Publications & Newsletters

Top news stories from AMA Morning Rounds®: Week of May 1, 2023

. 4 MIN READ

Read AMA Morning Rounds®’ most popular stories in medicine and public health from the week of May 1, 2023–May 5, 2023.

NBC News (5/4, Edwards) reports that “research found four distinct signals up to two years before a colorectal cancer diagnosis.” These signals include: abdominal pain, rectal bleeding, ongoing diarrhea, and iron deficiency anemia. Study “participants had at least one of those symptoms that began as early as two years before they were diagnosed,” and “nearly half of the study participants experienced at least one of those symptoms three months before they were diagnosed.” Moreover, “the risk for cancer diagnosis rose as additional symptoms popped up.” The findings were published in the Journal of the National Cancer Institute.

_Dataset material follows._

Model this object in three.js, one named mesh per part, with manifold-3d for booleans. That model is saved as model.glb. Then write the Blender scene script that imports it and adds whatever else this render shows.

The Washington Post (5/3, Ovalle, Johnson) reports that the FDA approved GSK’s RSV vaccine, called Arexvy, in adults 60 years of age and older. This marks the first U.S. approval of a vaccine in this indication, with a Pfizer vaccine following close behind and “under consideration for older adults and for pregnant people as a maternal vaccination that would protect newborn children.” Meanwhile, “a monoclonal antibody treatment for babies, developed by Sanofi and AstraZeneca to offer vaccine-like protection during the winter RSV season, is also under consideration.”

The New York Times (5/3, Jewett) reports, “The GSK vaccine was nearly 83% effective in preventing lower respiratory tract illness in adults 60 and older in a study of about 25,000 patients, according to data published in The New England Journal of Medicine.”

STAT (5/3, Branswell, Subscription Publication) reports that the CDC “must recommend the vaccines before they can be pushed into the marketplace. That will likely happen after a CDC vaccine expert panel, the Advisory Committee on Immunization Practices, meets on June 21 and 22.”

The New York Times (5/2, Caron) reports, “Americans have become increasingly lonely and isolated, and this lack of social connection is having profound effects on our mental and physical health,” U.S. Surgeon General Vivek H. Murthy “warned in an advisory” (PDF) issued on May 2.

The Washington Post (5/2, Nirappil) reports, “Loneliness presents a profound public health threat akin to smoking and obesity,” Murthy cautioned in the advisory “that aims to rally Americans to spend more time with each other in an increasingly divided and digital society.” He “said half of U.S. adults experience loneliness, which has consequences for mental and physical health, including a greater risk of depression, anxiety – and perhaps more surprisingly, heart disease, stroke and dementia.” The advisory “calls for a collective effort to ‘mend the social fabric of our nation,’ including teaching children how to build healthy relationships; talking more to relatives, friends and co-workers; and spending less time online and on social media if it comes at the expense of in-person interactions.”

The Washington Post (5/1, Searing) reports, “People with asthma were found to be 36% more likely to develop cancer than people who do not suffer from the chronic respiratory disease, according to research published in the journal Cancer Medicine.” The study found people with asthma “had a higher risk for developing five types of cancer—lung cancer, blood cancer, melanoma, kidney cancer and ovarian cancer—from the 13 types of cancer the researchers analyzed.” Additionally, people “with asthma who used inhaled steroids had elevated risk for just two cancers (lung and melanoma), compared with higher risk for nine cancer types among nonusers— ‘suggesting a protective effect of inhaled steroid use on cancer,’ the researchers wrote.”

According to the New York Times (4/28, A20, Padmanabhan), “bilingualism may” be associated with “improved memory in later life,” according to research published in the journal Neurobiology of Aging. After “studying hundreds of older patients, researchers in Germany found that those who reported using two languages daily from a young age scored higher on tests of learning, memory, language and self-control than patients who spoke only one language.”